### Request
Look below for the line containing "the whole animal."; from there through the line containing "points = [vertex.co", both lines included, please set down each line exactly and nothing else.

### Data section
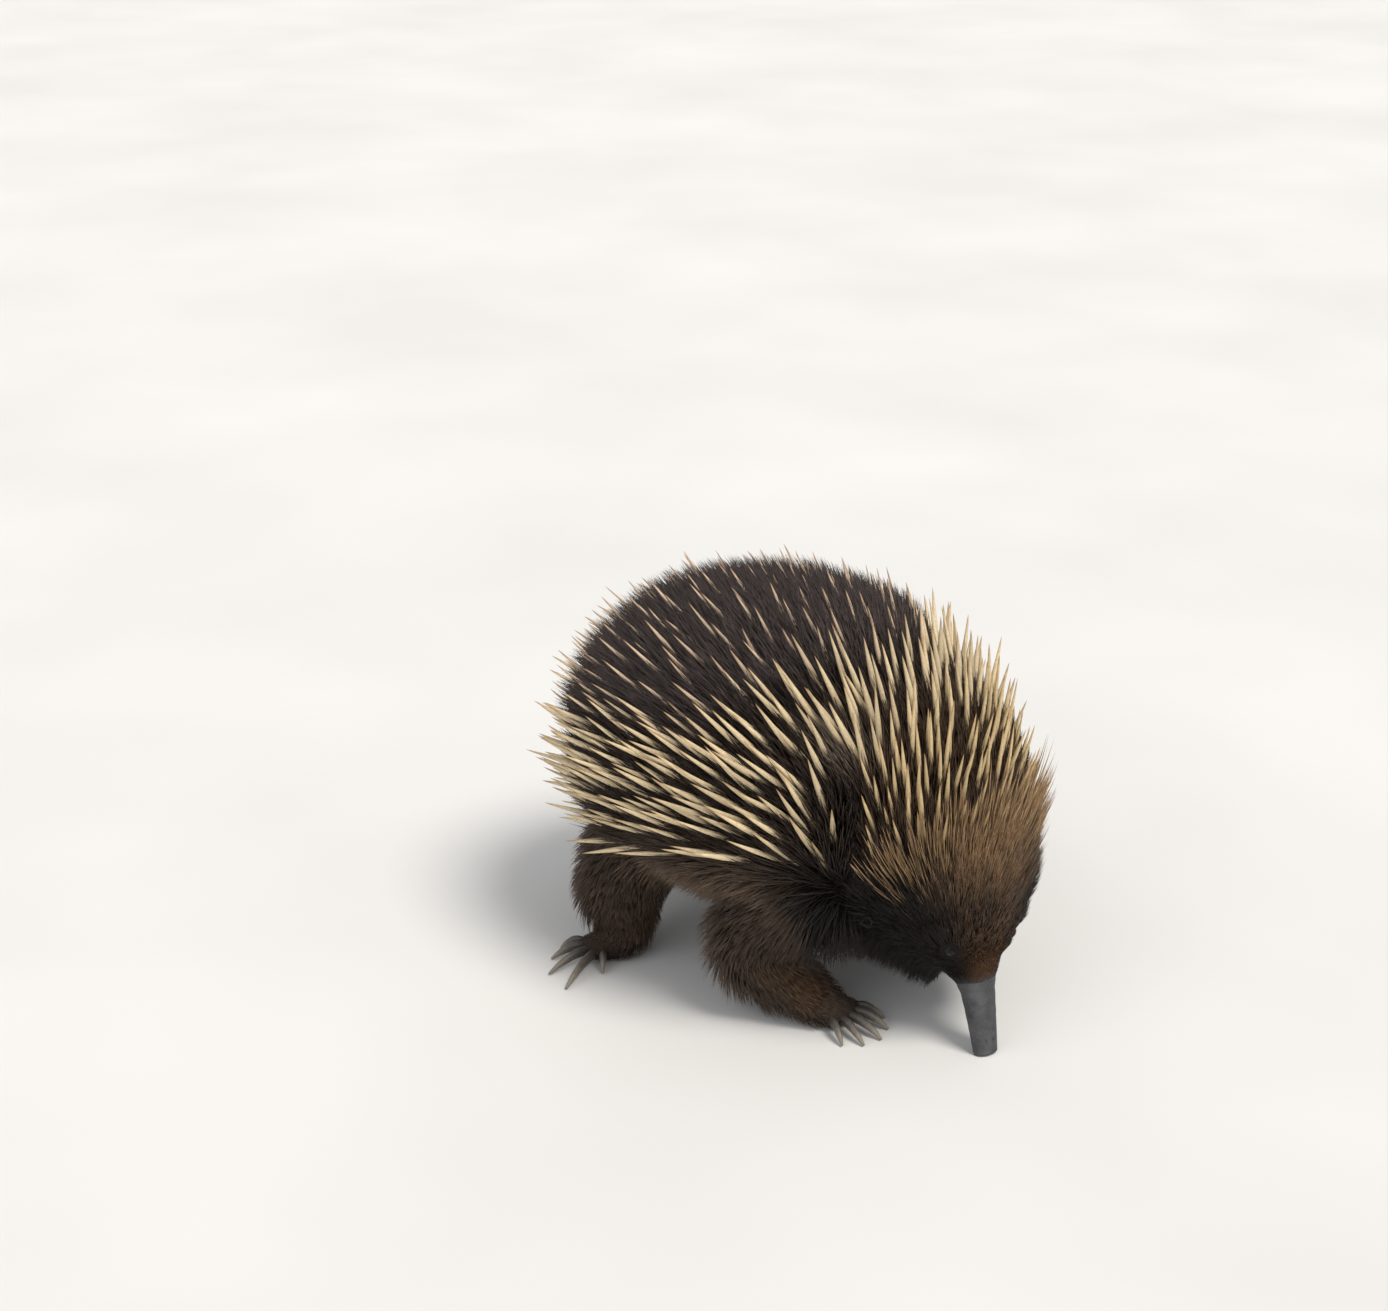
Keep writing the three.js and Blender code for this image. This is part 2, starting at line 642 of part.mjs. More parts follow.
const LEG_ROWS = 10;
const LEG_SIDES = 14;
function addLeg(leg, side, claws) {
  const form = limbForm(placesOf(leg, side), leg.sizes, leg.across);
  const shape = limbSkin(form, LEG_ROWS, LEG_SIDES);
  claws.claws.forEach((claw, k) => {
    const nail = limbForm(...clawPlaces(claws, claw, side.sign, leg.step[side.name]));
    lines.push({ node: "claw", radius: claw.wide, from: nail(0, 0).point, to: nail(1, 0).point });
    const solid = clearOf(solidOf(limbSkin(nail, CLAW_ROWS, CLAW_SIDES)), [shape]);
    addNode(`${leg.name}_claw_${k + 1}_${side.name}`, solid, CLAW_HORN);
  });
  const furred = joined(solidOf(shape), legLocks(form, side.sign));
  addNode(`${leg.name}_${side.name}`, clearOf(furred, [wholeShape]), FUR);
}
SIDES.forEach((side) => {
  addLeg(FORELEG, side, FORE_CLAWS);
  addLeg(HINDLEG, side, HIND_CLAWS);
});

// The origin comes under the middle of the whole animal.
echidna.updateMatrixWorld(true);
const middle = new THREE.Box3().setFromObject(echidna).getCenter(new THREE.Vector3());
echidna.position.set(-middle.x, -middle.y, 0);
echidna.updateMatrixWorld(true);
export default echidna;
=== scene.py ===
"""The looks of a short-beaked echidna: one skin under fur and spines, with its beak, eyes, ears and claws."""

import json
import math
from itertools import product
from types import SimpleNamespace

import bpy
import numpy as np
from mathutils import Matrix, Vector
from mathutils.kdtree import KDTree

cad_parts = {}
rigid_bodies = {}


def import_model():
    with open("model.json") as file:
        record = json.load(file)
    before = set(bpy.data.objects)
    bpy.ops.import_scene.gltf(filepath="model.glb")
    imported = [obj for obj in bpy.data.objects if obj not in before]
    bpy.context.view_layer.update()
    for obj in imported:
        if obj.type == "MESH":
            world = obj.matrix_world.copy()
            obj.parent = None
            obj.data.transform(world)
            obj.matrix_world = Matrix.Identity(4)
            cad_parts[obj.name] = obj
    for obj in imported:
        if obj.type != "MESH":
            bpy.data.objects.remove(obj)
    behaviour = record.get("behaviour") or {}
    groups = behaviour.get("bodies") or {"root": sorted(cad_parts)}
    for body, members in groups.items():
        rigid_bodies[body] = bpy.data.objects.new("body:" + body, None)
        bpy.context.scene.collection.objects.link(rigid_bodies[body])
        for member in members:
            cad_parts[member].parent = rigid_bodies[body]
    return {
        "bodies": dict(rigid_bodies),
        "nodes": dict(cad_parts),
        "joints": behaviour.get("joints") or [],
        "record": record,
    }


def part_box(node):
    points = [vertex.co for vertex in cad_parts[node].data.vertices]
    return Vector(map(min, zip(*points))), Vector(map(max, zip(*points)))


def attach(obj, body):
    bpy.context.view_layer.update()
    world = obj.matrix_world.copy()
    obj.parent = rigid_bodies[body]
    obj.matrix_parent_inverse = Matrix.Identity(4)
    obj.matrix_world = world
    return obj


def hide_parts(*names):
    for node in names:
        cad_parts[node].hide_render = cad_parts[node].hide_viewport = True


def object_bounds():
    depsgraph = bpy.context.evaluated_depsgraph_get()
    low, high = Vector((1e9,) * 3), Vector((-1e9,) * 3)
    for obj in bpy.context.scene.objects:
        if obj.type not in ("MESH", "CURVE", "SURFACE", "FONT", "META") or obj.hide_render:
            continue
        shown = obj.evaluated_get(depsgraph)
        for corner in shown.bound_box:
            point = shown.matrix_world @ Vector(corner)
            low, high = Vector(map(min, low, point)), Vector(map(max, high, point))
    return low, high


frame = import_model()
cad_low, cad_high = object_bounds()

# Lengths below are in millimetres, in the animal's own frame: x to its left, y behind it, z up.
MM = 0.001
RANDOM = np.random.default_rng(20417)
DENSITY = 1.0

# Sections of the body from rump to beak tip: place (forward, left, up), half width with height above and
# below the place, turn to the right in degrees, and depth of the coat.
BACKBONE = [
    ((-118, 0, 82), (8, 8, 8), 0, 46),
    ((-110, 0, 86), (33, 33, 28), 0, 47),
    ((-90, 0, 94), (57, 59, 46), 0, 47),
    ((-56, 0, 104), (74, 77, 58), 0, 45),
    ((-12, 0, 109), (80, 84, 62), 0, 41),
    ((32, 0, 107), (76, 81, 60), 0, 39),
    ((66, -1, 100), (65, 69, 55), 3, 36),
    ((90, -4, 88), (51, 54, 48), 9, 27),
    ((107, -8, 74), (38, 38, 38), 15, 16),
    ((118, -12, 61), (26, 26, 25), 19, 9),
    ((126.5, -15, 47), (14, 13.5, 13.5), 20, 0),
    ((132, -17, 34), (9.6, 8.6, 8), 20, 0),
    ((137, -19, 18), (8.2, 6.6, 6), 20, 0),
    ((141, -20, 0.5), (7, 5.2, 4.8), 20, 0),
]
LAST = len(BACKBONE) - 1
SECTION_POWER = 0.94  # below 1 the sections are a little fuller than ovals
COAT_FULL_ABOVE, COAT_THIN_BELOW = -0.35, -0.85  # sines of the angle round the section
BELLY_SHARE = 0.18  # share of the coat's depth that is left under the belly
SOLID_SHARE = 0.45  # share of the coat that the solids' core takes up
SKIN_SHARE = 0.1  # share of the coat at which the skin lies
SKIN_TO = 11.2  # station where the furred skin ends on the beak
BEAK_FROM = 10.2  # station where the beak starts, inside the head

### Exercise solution
// The origin comes under the middle of the whole animal.
echidna.updateMatrixWorld(true);
const middle = new THREE.Box3().setFromObject(echidna).getCenter(new THREE.Vector3());
echidna.position.set(-middle.x, -middle.y, 0);
echidna.updateMatrixWorld(true);
export default echidna;
=== scene.py ===
"""The looks of a short-beaked echidna: one skin under fur and spines, with its beak, eyes, ears and claws."""

import json
import math
from itertools import product
from types import SimpleNamespace

import bpy
import numpy as np
from mathutils import Matrix, Vector
from mathutils.kdtree import KDTree

cad_parts = {}
rigid_bodies = {}


def import_model():
    with open("model.json") as file:
        record = json.load(file)
    before = set(bpy.data.objects)
    bpy.ops.import_scene.gltf(filepath="model.glb")
    imported = [obj for obj in bpy.data.objects if obj not in before]
    bpy.context.view_layer.update()
    for obj in imported:
        if obj.type == "MESH":
            world = obj.matrix_world.copy()
            obj.parent = None
            obj.data.transform(world)
            obj.matrix_world = Matrix.Identity(4)
            cad_parts[obj.name] = obj
    for obj in imported:
        if obj.type != "MESH":
            bpy.data.objects.remove(obj)
    behaviour = record.get("behaviour") or {}
    groups = behaviour.get("bodies") or {"root": sorted(cad_parts)}
    for body, members in groups.items():
        rigid_bodies[body] = bpy.data.objects.new("body:" + body, None)
        bpy.context.scene.collection.objects.link(rigid_bodies[body])
        for member in members:
            cad_parts[member].parent = rigid_bodies[body]
    return {
        "bodies": dict(rigid_bodies),
        "nodes": dict(cad_parts),
        "joints": behaviour.get("joints") or [],
        "record": record,
    }


def part_box(node):
    points = [vertex.co for vertex in cad_parts[node].data.vertices]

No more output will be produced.